WRITTEN TASK
Copy out all of the material exactly as presented.
## start COLLECTED DATA
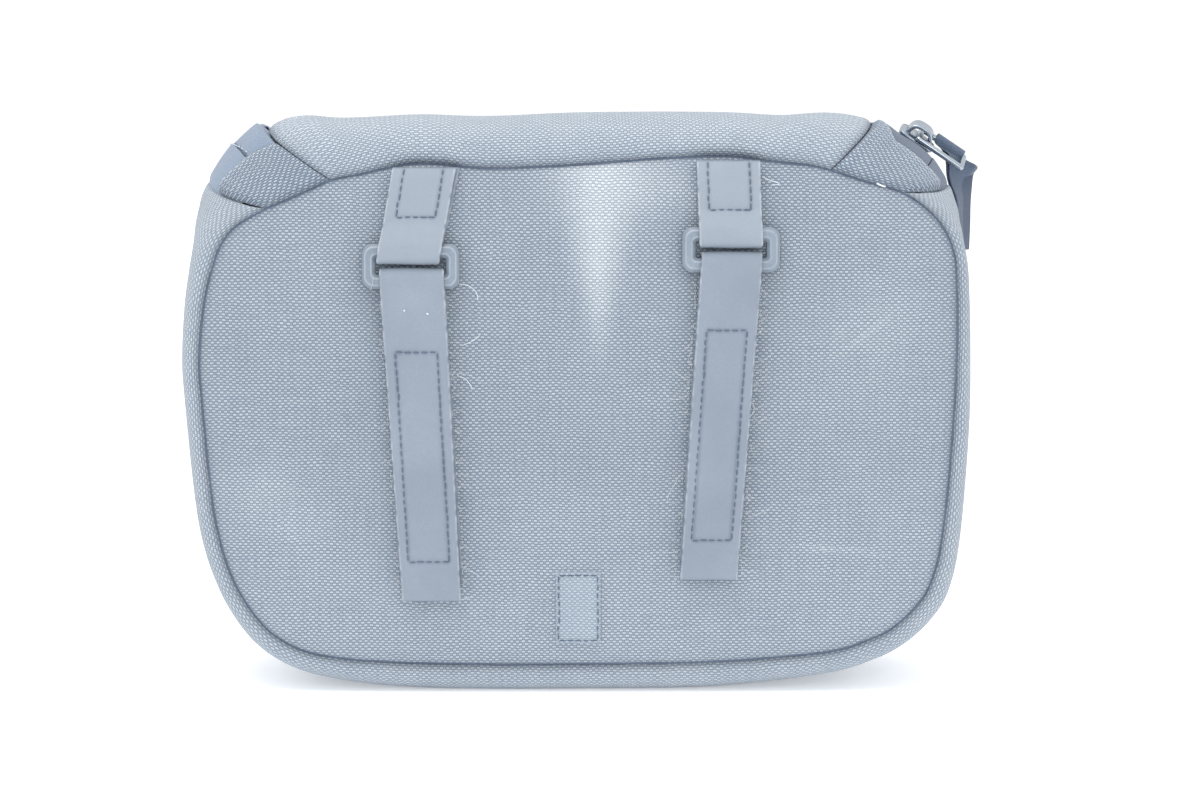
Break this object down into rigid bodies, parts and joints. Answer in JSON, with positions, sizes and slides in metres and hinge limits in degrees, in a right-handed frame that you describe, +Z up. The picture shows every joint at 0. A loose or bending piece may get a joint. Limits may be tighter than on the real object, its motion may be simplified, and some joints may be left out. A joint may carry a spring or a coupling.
{
  "type": "handlebar bag",
  "caption": "Small padded fabric handlebar bag with a zipped top and strap-and-ring fastenings on its back panel.",
  "frame": {"origin": "middle of the flat base that the bag stands on", "axes": "+X across the bag, to the right as seen from the panel with the straps; +Y from that panel to the front; +Z up"},
  "size_m": [0.2586, 0.0836, 0.1871],
  "materials": {
    "coated_nylon": "coarse plain-woven coated nylon over thin padding",
    "folded_nylon": "the same nylon folded double",
    "zip_tape": "smooth woven tape",
    "zip_coil": "nylon coil",
    "zip_metal": "plated cast metal",
    "ribbon": "fine woven ribbon",
    "webbing": "rubber-faced webbing, matt",
    "hook_and_loop": "hook and loop pile",
    "ring_plastic": "moulded plastic, slightly worn"
  },
  "bodies": {
    "root": {"back_panel": "coated_nylon", "front_panel": "coated_nylon", "side_gusset": "coated_nylon", "top_band_back": "coated_nylon", "top_band_front": "coated_nylon", "corner_tab_left": "folded_nylon", "corner_tab_right": "folded_nylon", "zip_tape_back": "zip_tape", "zip_tape_front": "zip_tape", "zip_end_left": "zip_tape", "zip_end_right": "zip_tape", "zip_coil": "zip_coil", "zip_slider": "zip_metal", "zip_pull": "zip_metal", "pull_ribbon": "ribbon", "ring_loop_left": "webbing", "ring_loop_right": "webbing", "bar_strap_left": "webbing", "bar_strap_right": "webbing", "hook_pad_left": "hook_and_loop", "hook_pad_right": "hook_and_loop", "ring_left": "ring_plastic", "ring_right": "ring_plastic", "base_patch": "coated_nylon"}
  },
  "joints": []
}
## end COLLECTED DATA
TASK ANSWER
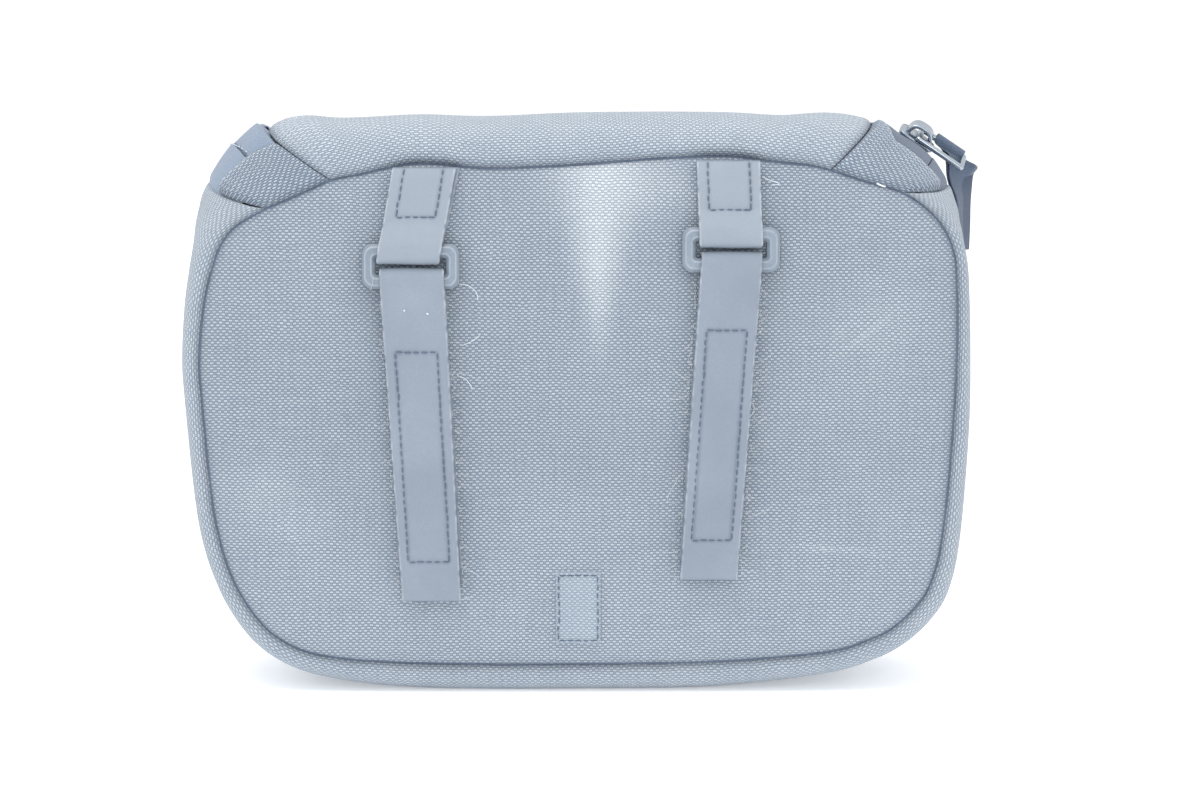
Break this object down into rigid bodies, parts and joints. Answer in JSON, with positions, sizes and slides in metres and hinge limits in degrees, in a right-handed frame that you describe, +Z up. The picture shows every joint at 0. A loose or bending piece may get a joint. Limits may be tighter than on the real object, its motion may be simplified, and some joints may be left out. A joint may carry a spring or a coupling.
{
  "type": "handlebar bag",
  "caption": "Small padded fabric handlebar bag with a zipped top and strap-and-ring fastenings on its back panel.",
  "frame": {"origin": "middle of the flat base that the bag stands on", "axes": "+X across the bag, to the right as seen from the panel with the straps; +Y from that panel to the front; +Z up"},
  "size_m": [0.2586, 0.0836, 0.1871],
  "materials": {
    "coated_nylon": "coarse plain-woven coated nylon over thin padding",
    "folded_nylon": "the same nylon folded double",
    "zip_tape": "smooth woven tape",
    "zip_coil": "nylon coil",
    "zip_metal": "plated cast metal",
    "ribbon": "fine woven ribbon",
    "webbing": "rubber-faced webbing, matt",
    "hook_and_loop": "hook and loop pile",
    "ring_plastic": "moulded plastic, slightly worn"
  },
  "bodies": {
    "root": {"back_panel": "coated_nylon", "front_panel": "coated_nylon", "side_gusset": "coated_nylon", "top_band_back": "coated_nylon", "top_band_front": "coated_nylon", "corner_tab_left": "folded_nylon", "corner_tab_right": "folded_nylon", "zip_tape_back": "zip_tape", "zip_tape_front": "zip_tape", "zip_end_left": "zip_tape", "zip_end_right": "zip_tape", "zip_coil": "zip_coil", "zip_slider": "zip_metal", "zip_pull": "zip_metal", "pull_ribbon": "ribbon", "ring_loop_left": "webbing", "ring_loop_right": "webbing", "bar_strap_left": "webbing", "bar_strap_right": "webbing", "hook_pad_left": "hook_and_loop", "hook_pad_right": "hook_and_loop", "ring_left": "ring_plastic", "ring_right": "ring_plastic", "base_patch": "coated_nylon"}
  },
  "joints": []
}